Would you return all of this data exactly, leaving nothing out?

==== Data shown

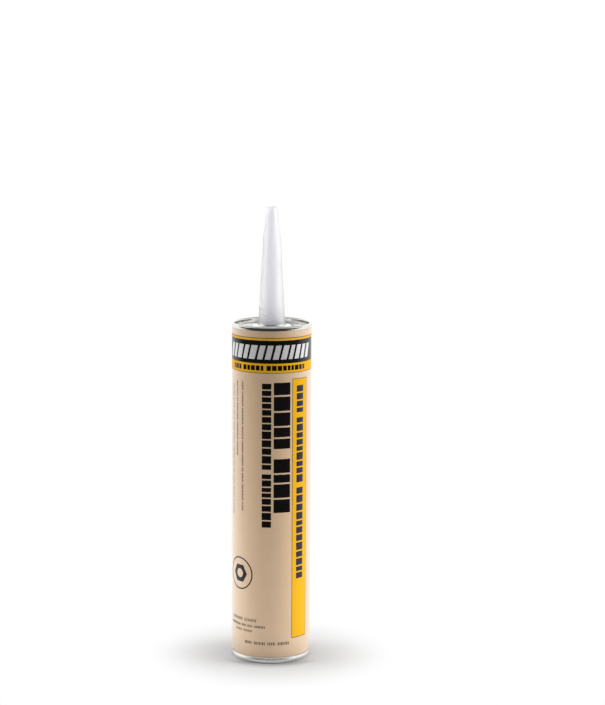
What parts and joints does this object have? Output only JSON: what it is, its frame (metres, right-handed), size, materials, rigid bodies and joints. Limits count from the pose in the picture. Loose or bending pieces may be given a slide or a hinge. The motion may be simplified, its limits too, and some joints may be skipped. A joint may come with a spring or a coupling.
{
  "type": "construction adhesive cartridge",
  "caption": "Round board cartridge with a printed wrap, a seamed tinplate end holding a long tapered nozzle, an open rear with a rolled ring, and a plunger that slides up the bore.",
  "frame": {"origin": "centre of the rear ring's standing edge, on the tube's axis", "axes": "+Z along the tube's axis towards the nozzle's tip; the front of the print faces -Y"},
  "size_m": [0.0512, 0.0512, 0.2889],
  "materials": {
    "wound_board": "bare grey-brown spiral-wound board",
    "liner_foil": "satin foil laminate",
    "wrap_paper": "varnished tan paper, satin",
    "tinplate": "bright tinplate",
    "compound": "matt grey sealing compound",
    "nozzle_plastic": "milky natural polyethylene, satin",
    "seal_foil": "bright foil",
    "plunger_plastic": "natural polyethylene, satin",
    "adhesive_paste": "tan paste, damp and smooth",
    "ink_black": "black ink, satin",
    "ink_yellow": "yellow ink, satin",
    "ink_dark": "dark outline ink, satin"
  },
  "bodies": {
    "cartridge": {"board_tube": "wound_board", "foil_liner": "liner_foil", "paper_wrap": "wrap_paper", "front_end": "tinplate", "seam_compound": "compound", "rear_ring": "tinplate", "nozzle": "nozzle_plastic", "foil_seal": "seal_foil", "adhesive": "adhesive_paste", "black_band": "ink_black", "yellow_band": "ink_yellow", "yellow_rule": "ink_yellow", "yellow_stripe": "ink_yellow", "dark_outlines": "ink_dark"},
    "plunger": {"plunger": "plunger_plastic"}
  },
  "joints": [
    {"name": "plunger_slide", "type": "slide", "parent": "cartridge", "child": "plunger", "axis": [0, 0, 1], "range_m": [0, 0.165], "deforming": ["adhesive"]}
  ]
}
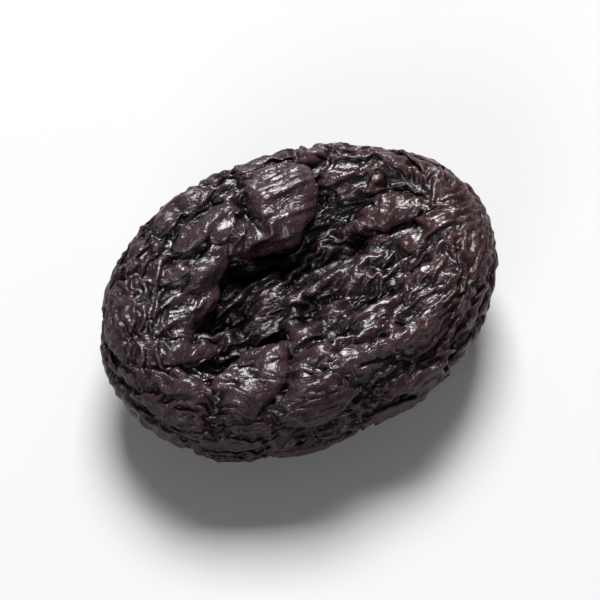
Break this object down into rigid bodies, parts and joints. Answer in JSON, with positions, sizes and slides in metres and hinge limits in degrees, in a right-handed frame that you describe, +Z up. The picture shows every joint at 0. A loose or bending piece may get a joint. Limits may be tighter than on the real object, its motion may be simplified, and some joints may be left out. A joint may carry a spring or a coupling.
{
  "type": "prune",
  "caption": "Dried plum without its stone: a flattened oval with a sunken, deeply creased top and wrinkled dark glossy skin, lying on its broad side.",
  "frame": {"origin": "on the surface the prune rests on, under the middle of its bounding box", "axes": "+Z up out of the sunken side, +X along the longest side"},
  "size_m": [0.038, 0.0274, 0.0165],
  "materials": {
    "skin": "glossy wrinkled skin, black-brown"
  },
  "bodies": {
    "root": {"prune": "skin"}
  },
  "joints": []
}
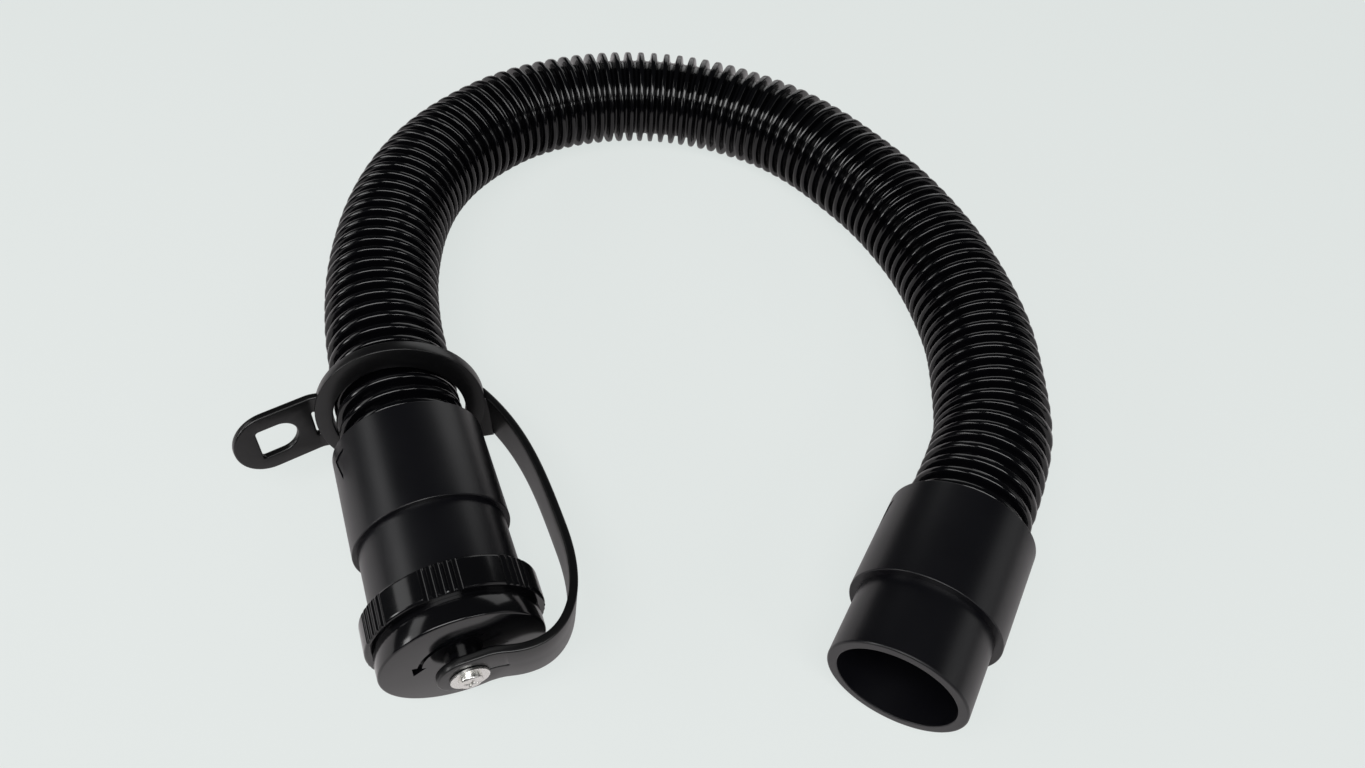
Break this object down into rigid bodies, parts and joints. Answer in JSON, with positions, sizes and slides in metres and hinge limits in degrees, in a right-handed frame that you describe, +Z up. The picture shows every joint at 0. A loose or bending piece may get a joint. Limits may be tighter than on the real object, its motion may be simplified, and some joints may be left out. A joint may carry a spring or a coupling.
{
  "type": "sewer hose kit",
  "caption": "Short ribbed drain hose bent round, with a like stepped cuff on each end; one cuff is open, the other shut by a tethered push-in cap with a grip ring.",
  "frame": {"origin": "on the surface the kit lies on, under the middle of the box round the cuffs, cap and tether (the hose left out)", "axes": "+X across from the drain end to the machine end, +Y back towards the hose's bend, +Z up; the open ends face -Y"},
  "size_m": [0.319, 0.3655, 0.0638],
  "materials": {
    "hose_rubber": "satin",
    "cuff_plastic": "satin",
    "cap_plastic": "satin gloss",
    "tether_rubber": "matt",
    "seal_rubber": "matt",
    "screw_steel": "bright zinc"
  },
  "bodies": {
    "hose_line": {"hose": "hose_rubber", "drain_cuff": "cuff_plastic", "drain_collar": "cuff_plastic", "machine_cuff": "cuff_plastic", "machine_collar": "cuff_plastic", "tether_ring": "tether_rubber"},
    "strap_eye": {"tether_strap": "tether_rubber"},
    "drain_cap": {"cap_body": "cap_plastic", "grip_ring": "cap_plastic", "plug_sleeve": "cap_plastic", "plug_seal": "seal_rubber", "cap_washer": "screw_steel", "cap_screw": "screw_steel"}
  },
  "joints": [
    {"name": "cap_pull", "type": "slide", "parent": "hose_line", "child": "strap_eye", "axis": [0.4571, -0.8894, 0], "range_m": [0, 0.024], "deforming": ["tether_strap"]},
    {"name": "cap_turn", "type": "hinge", "parent": "strap_eye", "child": "drain_cap", "pos_m": [-0.0477, -0.048, 0.0302], "axis": [0.4571, -0.8894, 0], "continuous": true}
  ]
}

========

## Result for this exercise
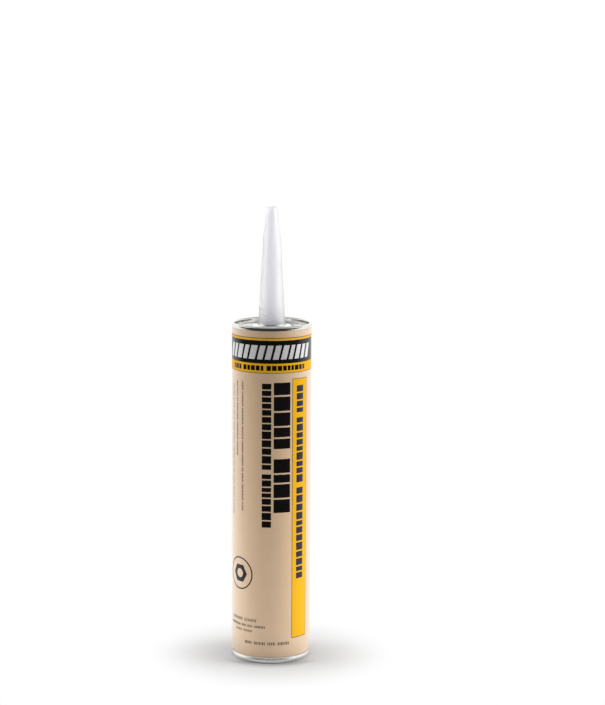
What parts and joints does this object have? Output only JSON: what it is, its frame (metres, right-handed), size, materials, rigid bodies and joints. Limits count from the pose in the picture. Loose or bending pieces may be given a slide or a hinge. The motion may be simplified, its limits too, and some joints may be skipped. A joint may come with a spring or a coupling.
{
  "type": "construction adhesive cartridge",
  "caption": "Round board cartridge with a printed wrap, a seamed tinplate end holding a long tapered nozzle, an open rear with a rolled ring, and a plunger that slides up the bore.",
  "frame": {"origin": "centre of the rear ring's standing edge, on the tube's axis", "axes": "+Z along the tube's axis towards the nozzle's tip; the front of the print faces -Y"},
  "size_m": [0.0512, 0.0512, 0.2889],
  "materials": {
    "wound_board": "bare grey-brown spiral-wound board",
    "liner_foil": "satin foil laminate",
    "wrap_paper": "varnished tan paper, satin",
    "tinplate": "bright tinplate",
    "compound": "matt grey sealing compound",
    "nozzle_plastic": "milky natural polyethylene, satin",
    "seal_foil": "bright foil",
    "plunger_plastic": "natural polyethylene, satin",
    "adhesive_paste": "tan paste, damp and smooth",
    "ink_black": "black ink, satin",
    "ink_yellow": "yellow ink, satin",
    "ink_dark": "dark outline ink, satin"
  },
  "bodies": {
    "cartridge": {"board_tube": "wound_board", "foil_liner": "liner_foil", "paper_wrap": "wrap_paper", "front_end": "tinplate", "seam_compound": "compound", "rear_ring": "tinplate", "nozzle": "nozzle_plastic", "foil_seal": "seal_foil", "adhesive": "adhesive_paste", "black_band": "ink_black", "yellow_band": "ink_yellow", "yellow_rule": "ink_yellow", "yellow_stripe": "ink_yellow", "dark_outlines": "ink_dark"},
    "plunger": {"plunger": "plunger_plastic"}
  },
  "joints": [
    {"name": "plunger_slide", "type": "slide", "parent": "cartridge", "child": "plunger", "axis": [0, 0, 1], "range_m": [0, 0.165], "deforming": ["adhesive"]}
  ]
}
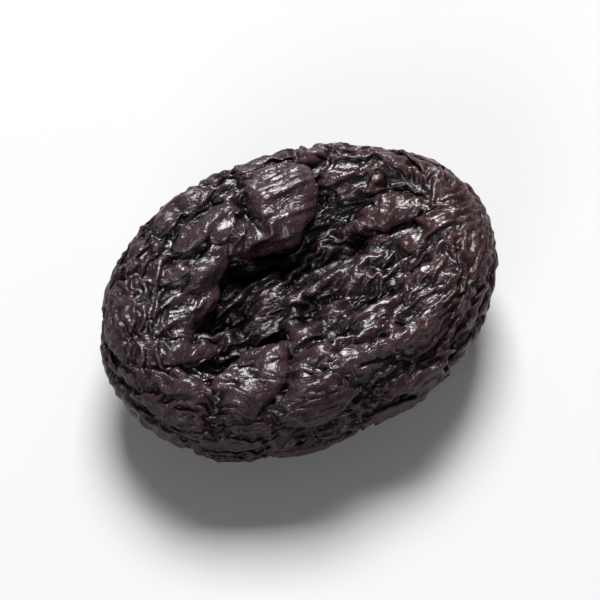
Break this object down into rigid bodies, parts and joints. Answer in JSON, with positions, sizes and slides in metres and hinge limits in degrees, in a right-handed frame that you describe, +Z up. The picture shows every joint at 0. A loose or bending piece may get a joint. Limits may be tighter than on the real object, its motion may be simplified, and some joints may be left out. A joint may carry a spring or a coupling.
{
  "type": "prune",
  "caption": "Dried plum without its stone: a flattened oval with a sunken, deeply creased top and wrinkled dark glossy skin, lying on its broad side.",
  "frame": {"origin": "on the surface the prune rests on, under the middle of its bounding box", "axes": "+Z up out of the sunken side, +X along the longest side"},
  "size_m": [0.038, 0.0274, 0.0165],
  "materials": {
    "skin": "glossy wrinkled skin, black-brown"
  },
  "bodies": {
    "root": {"prune": "skin"}
  },
  "joints": []
}
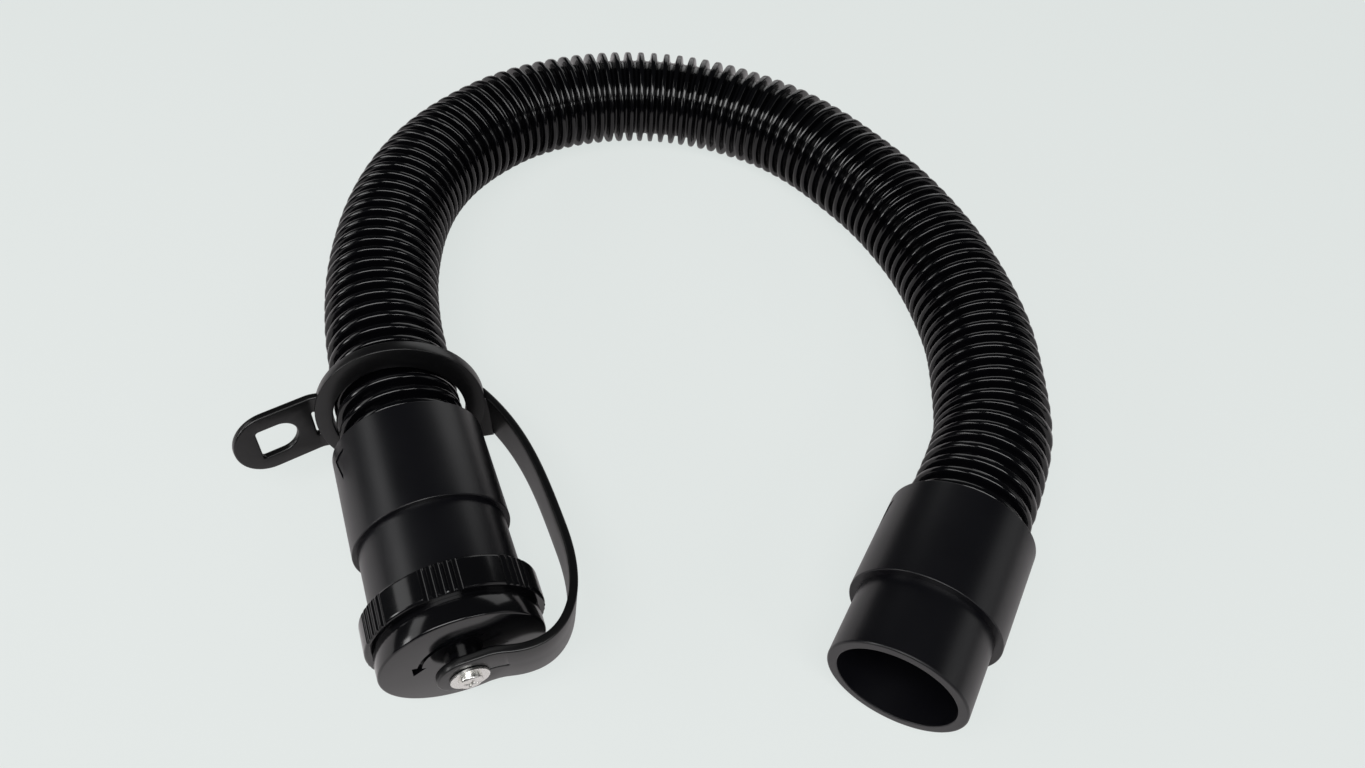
Break this object down into rigid bodies, parts and joints. Answer in JSON, with positions, sizes and slides in metres and hinge limits in degrees, in a right-handed frame that you describe, +Z up. The picture shows every joint at 0. A loose or bending piece may get a joint. Limits may be tighter than on the real object, its motion may be simplified, and some joints may be left out. A joint may carry a spring or a coupling.
{
  "type": "sewer hose kit",
  "caption": "Short ribbed drain hose bent round, with a like stepped cuff on each end; one cuff is open, the other shut by a tethered push-in cap with a grip ring.",
  "frame": {"origin": "on the surface the kit lies on, under the middle of the box round the cuffs, cap and tether (the hose left out)", "axes": "+X across from the drain end to the machine end, +Y back towards the hose's bend, +Z up; the open ends face -Y"},
  "size_m": [0.319, 0.3655, 0.0638],
  "materials": {
    "hose_rubber": "satin",
    "cuff_plastic": "satin",
    "cap_plastic": "satin gloss",
    "tether_rubber": "matt",
    "seal_rubber": "matt",
    "screw_steel": "bright zinc"
  },
  "bodies": {
    "hose_line": {"hose": "hose_rubber", "drain_cuff": "cuff_plastic", "drain_collar": "cuff_plastic", "machine_cuff": "cuff_plastic", "machine_collar": "cuff_plastic", "tether_ring": "tether_rubber"},
    "strap_eye": {"tether_strap": "tether_rubber"},
    "drain_cap": {"cap_body": "cap_plastic", "grip_ring": "cap_plastic", "plug_sleeve": "cap_plastic", "plug_seal": "seal_rubber", "cap_washer": "screw_steel", "cap_screw": "screw_steel"}
  },
  "joints": [
    {"name": "cap_pull", "type": "slide", "parent": "hose_line", "child": "strap_eye", "axis": [0.4571, -0.8894, 0], "range_m": [0, 0.024], "deforming": ["tether_strap"]},
    {"name": "cap_turn", "type": "hinge", "parent": "strap_eye", "child": "drain_cap", "pos_m": [-0.0477, -0.048, 0.0302], "axis": [0.4571, -0.8894, 0], "continuous": true}
  ]
}